Music for Instagram Ads That Keep Boosted Posts and Reels Ads From Getting Rejected
Audiodrome is a royalty-free music platform designed specifically for content creators who need affordable, high-quality background music for videos, podcasts, social media, and commercial projects. Unlike subscription-only services, Audiodrome offers both free tracks and simple one-time licensing with full commercial rights, including DMCA-safe use on YouTube, Instagram, and TikTok. All music is original, professionally produced, and PRO-free, ensuring zero copyright claims. It’s ideal for YouTubers, freelancers, marketers, and anyone looking for budget-friendly audio that’s safe to monetize.
Instagram can approve a Reel for organic reach, then block it the moment you boost it.
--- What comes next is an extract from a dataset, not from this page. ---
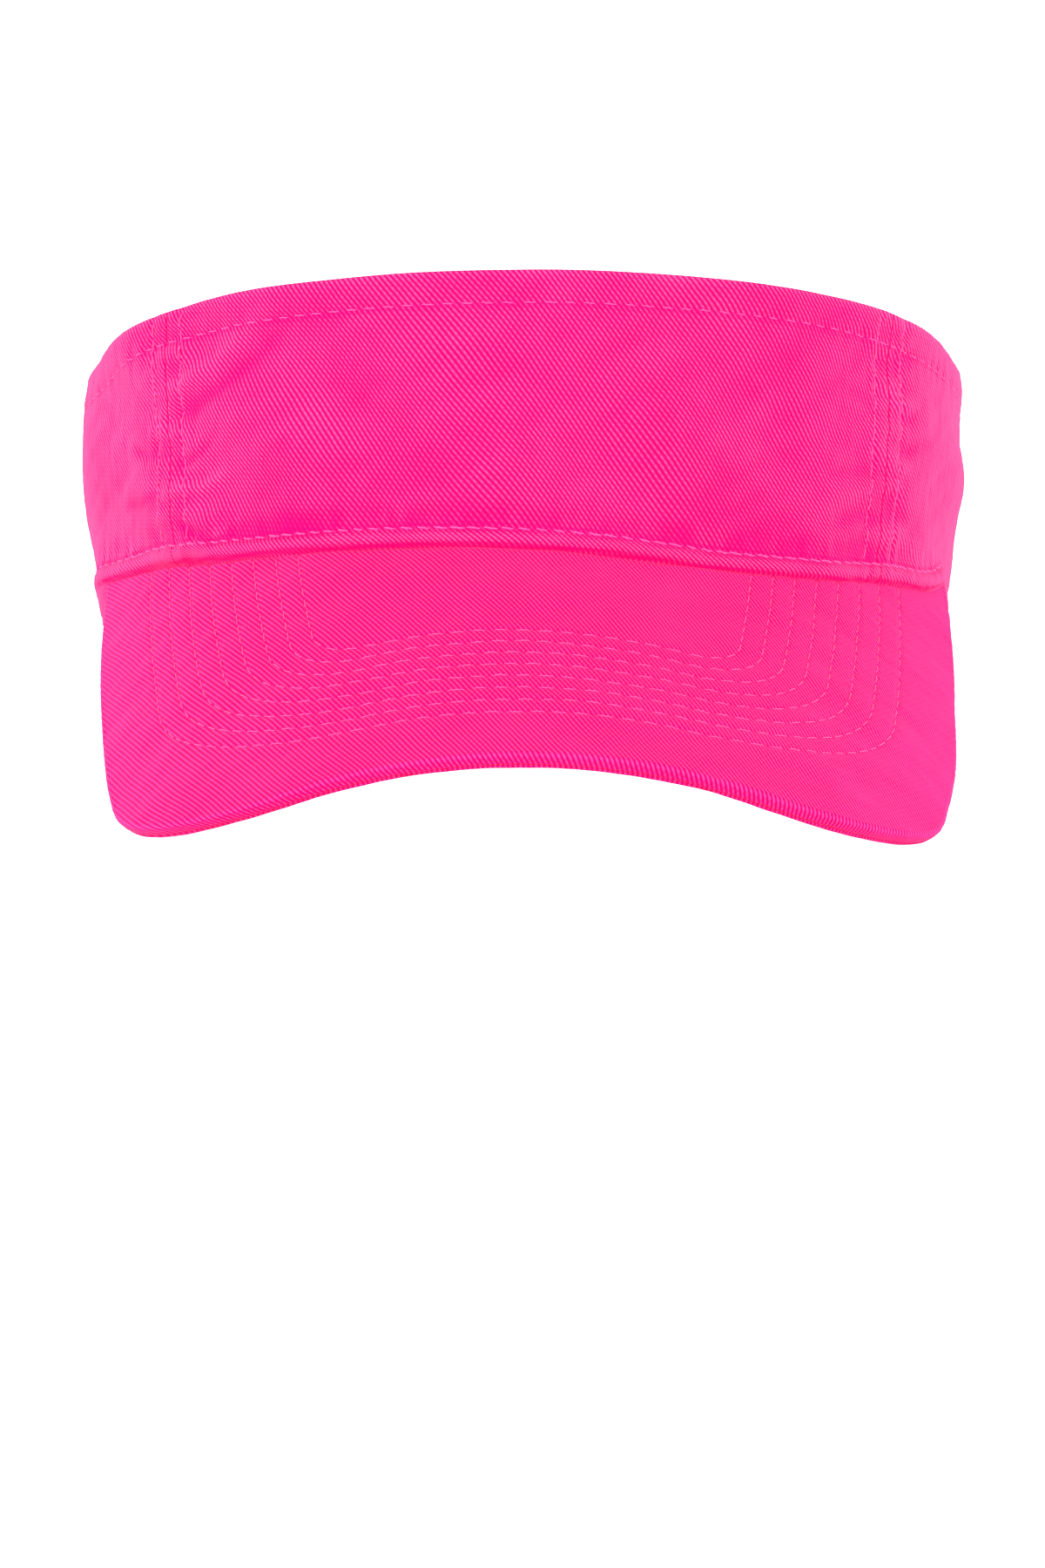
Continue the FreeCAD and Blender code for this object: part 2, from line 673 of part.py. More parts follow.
def draw_curved_strip(sketch, start, end, bottom, top):
    """A strip that follows the band round, between two angles in degrees from the Y axis."""
    radius = STRAP_CENTRE_RADIUS
    centre = V(0, -radius.number)
    first = sketch.GeometryCount
    begin, finish = math.radians(90 + start), math.radians(90 + end)
    rims = (radius + top, radius + bottom)
    for rim in rims:
        sketch.addGeometry(arc(centre, rim.number, begin, finish))
    lines = []
    for angle in (begin, finish):
        direction = V(math.cos(angle), math.sin(angle))
        ends = [centre + direction * rim.number for rim in rims]
        lines.append(sketch.addGeometry(Part.LineSegment(*ends)))
    for line, tip, angle in ((lines[0], 1, begin), (lines[1], 2, finish)):
        for index in (0, 1):
            joint = ("Coincident", first + index, tip, line, index + 1)
            sketch.addConstraint(Sketcher.Constraint(*joint))
        sketch.addConstraint(Sketcher.Constraint("PointOnObject", first, 3, line))
        dimension(sketch, "DistanceX", (-1, 1, line, 1), rims[0] * math.cos(angle))
    for index, rim in enumerate(rims):
        place_point(sketch, first + index, 3, 0, -radius)
        dimension(sketch, "Radius", (first + index,), rim)


def make_buckle_frame():
    body = new_body("buckle_frame", closure_place(cell("buckle_angle").number))
    floor_top = STRAP_BOTTOM - 0.1
    floor_bottom = floor_top - cell("buckle_floor")
    half_length = cell("buckle_half_length")
    half_turn = math.degrees(half_length.number / STRAP_CENTRE_RADIUS.number)

    floor = new_sketch(body, "floor_buckle_frame")
    draw_curved_strip(floor, -half_turn, half_turn, floor_bottom, floor_top)
    pad(body, floor, WALL_END * 2, name="floor")

    bar = new_sketch(body, "bar_buckle_frame")
    draw_circle(bar, -cell("bar_x"), BAR_Y, cell("bar_radius"))
    pad(body, bar, WALL_END * 2, name="bar")

    for side, sign in (("upper", 1), ("lower", -1)):
        start = WALL_START if sign > 0 else -WALL_END
        wall = new_sketch(body, f"{side}_wall_buckle_frame")
        bind(wall, ".AttachmentOffset.Base.z", start)
        draw_wall(wall)
        pad(body, wall, cell("buckle_wall"), symmetric=False, name=f"{side}_wall")


# The strap curves inwards by this much above the tab bar.
CURVE_AT_BAR = cell("bar_x") * cell("bar_x") / (STRAP_CENTRE_RADIUS * 2)
TAB_LOOP_RADIUS = cell("bar_radius") + cell("pin_clearance") + cell("tab_ply")
BAR_Y = STRAP_BOTTOM - CURVE_AT_BAR - TAB_LOOP_RADIUS - 0.2


def draw_wall(sketch):
    """A side wall of the buckle: a low rail with a rounded ear round the pin hole."""
    ear = cell("barrel_radius") + 0.5
    pin_x, pin_y = cell("pin_x"), PIN_Y
    rail_low = BAR_Y - cell("bar_radius") - 0.3
    rail_end = -cell("bar_x") - cell("bar_radius") - 0.4
    corners = [
        (pin_x - ear, pin_y),
        (pin_x - ear, STRAP_TOP + 0.8),
        (-cell("bar_x") + 0.6, STRAP_TOP),
        (rail_end, BAR_Y + cell("bar_radius") + 0.3),
        (rail_end, rail_low),
        (pin_x + ear, rail_low),
        (pin_x + ear, pin_y),
    ]
    points = [V(x.number, y.number) for x, y in corners]
    for start, end in zip(points, points[1:]):
        sketch.addGeometry(Part.LineSegment(start, end))
    last = len(points) - 2
    for index in range(last):
        sketch.addConstraint(Sketcher.Constraint("Coincident", index, 2, index + 1, 1))
    for index, corner in enumerate(corners[:-1]):
        place_point(sketch, index, 1, *corner)
    place_point(sketch, last, 2, *corners[-1])
    crown = sketch.addGeometry(arc(V(pin_x.number, pin_y.number), ear.number, 0, math.pi))
    sketch.addConstraint(Sketcher.Constraint("Coincident", crown, 1, last, 2))
    sketch.addConstraint(Sketcher.Constraint("Coincident", crown, 2, 0, 1))
    dimension(sketch, "DistanceY", (-1, 1, crown, 3), pin_y)
    draw_circle(sketch, pin_x, pin_y, cell("pin_radius") + cell("pin_clearance"))


def make_buckle_pin():
    body = new_body("buckle_pin", closure_place(cell("buckle_angle").number))
    head = Size(0.4)
    shaft = new_sketch(body, "shaft_buckle_pin")
    draw_circle(shaft, cell("pin_x"), PIN_Y, cell("pin_radius"))
    pad(body, shaft, (WALL_END + head) * 2, name="shaft")
    for side, start in (("upper", WALL_END + 0.05), ("lower", -WALL_END - head)):
        cap = new_sketch(body, f"{side}_cap_buckle_pin")
        bind(cap, ".AttachmentOffset.Base.z", start)
        draw_circle(cap, cell("pin_x"), PIN_Y, cell("pin_radius") + 0.5)
        pad(body, cap, head - 0.05, symmetric=False, name=f"{side}_cap")


def make_buckle_lever():
    """The lever lies over the strap's tail when shut, with its cam teeth just off the strap."""
    body = new_body("buckle_lever", closure_place(cell("buckle_angle").number))
    pin_x = cell("pin_x")
    width = cell("strap_width") - 0.2
    plate_top = PIN_Y + cell("barrel_radius")
    plate_bottom = plate_top - cell("lever_thickness")
    tip = pin_x - cell("lever_length")

    barrel = new_sketch(body, "barrel_buckle_lever")
    draw_circle(barrel, pin_x, PIN_Y, cell("barrel_radius"))
    pad(body, barrel, width, name="barrel")

    plate = new_sketch(body, "plate_buckle_lever")
    draw_polygon(
        plate,
        [
            (pin_x, plate_top),
            (pin_x, plate_bottom),
            (tip + 3, plate_bottom - 0.4),
            (tip, plate_bottom + 0.5),
            (tip, plate_top + 0.5),
            (tip + 3, plate_top - 0.4),
        ],
    )
    pad(body, plate, width, name="plate")

    teeth = new_sketch(body, "teeth_buckle_lever")
    tooth_tip = PIN_Y - cell("tooth_radius")
    for shift in (-0.55, 0.0, 0.55):
        lower = tooth_tip + shift**2 * 0.4
        draw_polygon(
            teeth,
            [
                (pin_x + shift - 0.27, PIN_Y - 1.1),
                (pin_x + shift, lower),
                (pin_x + shift + 0.27, PIN_Y - 1.1),
            ],
        )
    pad(body, teeth, cell("strap_width") - 5, name="teeth")

    bore = new_sketch(body, "bore_buckle_lever")
    draw_circle(bore, pin_x, PIN_Y, cell("pin_radius") + cell("pin_clearance"))
    pocket(body, bore, "cut_bore")


def make_buckle_tab():
    """A doubled strip of fabric from the right panel that loops round the buckle's bar."""
    body = new_body("buckle_tab", closure_place(cell("buckle_angle").number))
    strip_top = -layer_depth(2) - 0.05
    strip_bottom = strip_top - cell("tab_ply") * 2
    loop_end = cell("bar_x") + cell("bar_radius") + 0.25
    radius = STRAP_CENTRE_RADIUS + strip_bottom
    start = math.degrees(math.asin(loop_end.number / radius.number))
    end = 180 - cell("right_sweatband_end").number - cell("buckle_angle").number - 0.5

    loop = new_sketch(body, "loop_buckle_tab")
    draw_circle(loop, -cell("bar_x"), BAR_Y, TAB_LOOP_RADIUS)
    draw_circle(loop, -cell("bar_x"), BAR_Y, TAB_LOOP_RADIUS - cell("tab_ply"))
    pad(body, loop, cell("tab_width"), name="loop")

    strip = new_sketch(body, "strip_buckle_tab")
    draw_curved_strip(strip, start, end, strip_bottom, strip_top)
    pad(body, strip, cell("tab_width"), name="strip")

    tacks = new_body("tab_bar_tacks", closure_place(cell("buckle_angle").number + end - 4))
    for sign in (-1, 1):
        tack = new_sketch(tacks, f"tack_{'left' if sign > 0 else 'right'}")
        middle = Size(sign * 2.6)
        top = strip_bottom - 0.1
        draw_polygon(
            tack,
            [
                (middle - 0.6, top),
                (middle - 0.6, top - 0.4),
                (middle + 0.6, top - 0.4),
                (middle + 0.6, top),
            ],
        )
        pad(tacks, tack, cell("tab_width") - 4, name=f"tack_{'left' if sign > 0 else 'right'}")


# --- build, check and write ------------------------------------------------------------------------


def check_document():
    doc.recompute()
    broken = [item.Name for item in doc.Objects if {"Invalid", "Error"} & set(item.State)]
    if broken:
        raise SystemExit(f"failed features: {broken}")
    bodies = [item for item in doc.Objects if item.TypeId == "PartDesign::Body"]
    for body in bodies:
        if body.Shape.isNull() or not body.Shape.isValid() or not body.Shape.Solids:
            raise SystemExit(f"{body.Label} has no valid shape")
    return bodies


make_panels()
make_sweatband()
make_band_stitching()
make_bill()
make_bill_stitching()
make_strap()
make_buckle_frame()
make_buckle_pin()
make_buckle_lever()
make_buckle_tab()

os.makedirs("parts", exist_ok=True)
for part_body in check_document():
    part_body.Shape.exportStep(f"parts/{part_body.Label}.step")
    print(part_body.Label, len(part_body.Shape.Solids), round(part_body.Shape.Volume, 1))
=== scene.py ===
import json
import math

import bpy
import numpy as np
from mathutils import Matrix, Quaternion, Vector


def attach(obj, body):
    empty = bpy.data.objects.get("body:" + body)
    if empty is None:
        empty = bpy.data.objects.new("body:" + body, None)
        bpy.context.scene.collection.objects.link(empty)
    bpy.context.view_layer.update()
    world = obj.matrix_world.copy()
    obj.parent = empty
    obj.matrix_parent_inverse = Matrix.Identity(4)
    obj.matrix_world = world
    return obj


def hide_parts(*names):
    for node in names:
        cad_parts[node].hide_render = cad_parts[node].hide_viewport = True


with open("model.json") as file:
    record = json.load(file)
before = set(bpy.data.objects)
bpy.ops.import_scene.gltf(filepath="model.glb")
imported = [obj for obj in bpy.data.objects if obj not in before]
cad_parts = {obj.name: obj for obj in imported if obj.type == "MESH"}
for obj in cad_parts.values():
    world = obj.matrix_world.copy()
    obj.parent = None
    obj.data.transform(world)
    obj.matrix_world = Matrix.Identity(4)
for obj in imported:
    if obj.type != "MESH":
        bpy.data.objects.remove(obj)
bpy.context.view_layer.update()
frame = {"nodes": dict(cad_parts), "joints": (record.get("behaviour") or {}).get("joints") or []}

# Sizes are millimetres in the band's own frame: X towards the wearer's left, Y back, Z up the axis
# of the head opening, origin in the plane of the band's lower edge.  The record's strap joint turns
# about that axis, so it gives the frame's place.
HALF_WIDTH = 89.0
DEPTH = 97.0
FOREHEAD = 80.4
FLARE = 0.045
FRONT_HEIGHT = 62.5
TOP_SLOPE = 0.14
TUCK_HEIGHT = 6.0
TUCK_START = 30.0
SEAM_ANGLE = 49.0
LEFT_END = 160.0
RIGHT_END = 164.0
SWEATBAND_RIGHT_END = 152.0
BACKING_END = 96.0
SWEATBAND_HEIGHT = 29.0
BILL_SEAM_HEIGHT = 9.3
BILL_DROP = math.radians(34.0)
ARCH = 110.0
BILL_LENGTH = 74.0
BILL_HALF_WIDTH = 84.8
WIDEST = -40.0
WING = -54.0
FRONT_EDGE = 1500.0
SIDE_EDGE = 485.0
CORNER = 36.0
BILL_THICKNESS = 3.0
ROWS = 8
ROW_PITCH = 4.12
OUTER_ROW_FRONT = 15.0
OUTER_ROW_SIDE = 11.5
INNER_ROW_CORNER = 9.5
ROW_CORNER_STEP = 4.6
HEM_STITCH = 6.3
LOWER_STITCH = 3.4
SIDE_STITCH = 4.3
STRAP_HEIGHT = 18.0
STRAP_WIDTH = 18.0
STRAP_TOP = -1.3
STRAP_THICKNESS = 1.1
STRAP_SPAN = (-58.0, 62.0)
BUCKLE_ANGLE = 9.0
SIDE_WAIST = 84.0
WING_WAIST = 116.0
TWIST = 3.2
SEAM_OFFSET = -0.25
LINING_TOP_GAP = 8.4
LINING_BOTTOM_GAP = 1.0
LINING_SIDE_GAP = 0.06
SWEATBAND_BOTTOM_GAP = 0.8
LABEL_LOW = 6.5
LABEL_HIGH = 21.5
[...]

Paid delivery adds review, placements, and stricter music checks. Use this guide to pick ad-safe music fast, match the right workflow to each ad type, and keep proof ready before you spend.
Why do ads and boosted posts have stricter music rules than regular posting
A regular post reaches people through organic distribution. When you boost a post or run an ad, you pay for delivery across placements such as Reels and Stories. That paid distribution triggers ad review and stricter checks on audio sources and rights before it starts spending your budget.
Meta Ads Manager includes an Add music step inside the ad creative section, so you can choose audio at the ad level during setup. Meta points that music choice to the Sound Collection and describes it as royalty-free audio for ads. That setup makes the music decision part of your ad build, alongside placements and targeting.

Meta also states that Sound Collection content supports commercial purposes such as ads. That statement matters because it aligns the music source with the goal of paid distribution from the start. Sound Collection also functions as a dedicated library, so your team can trace the track back to an official source.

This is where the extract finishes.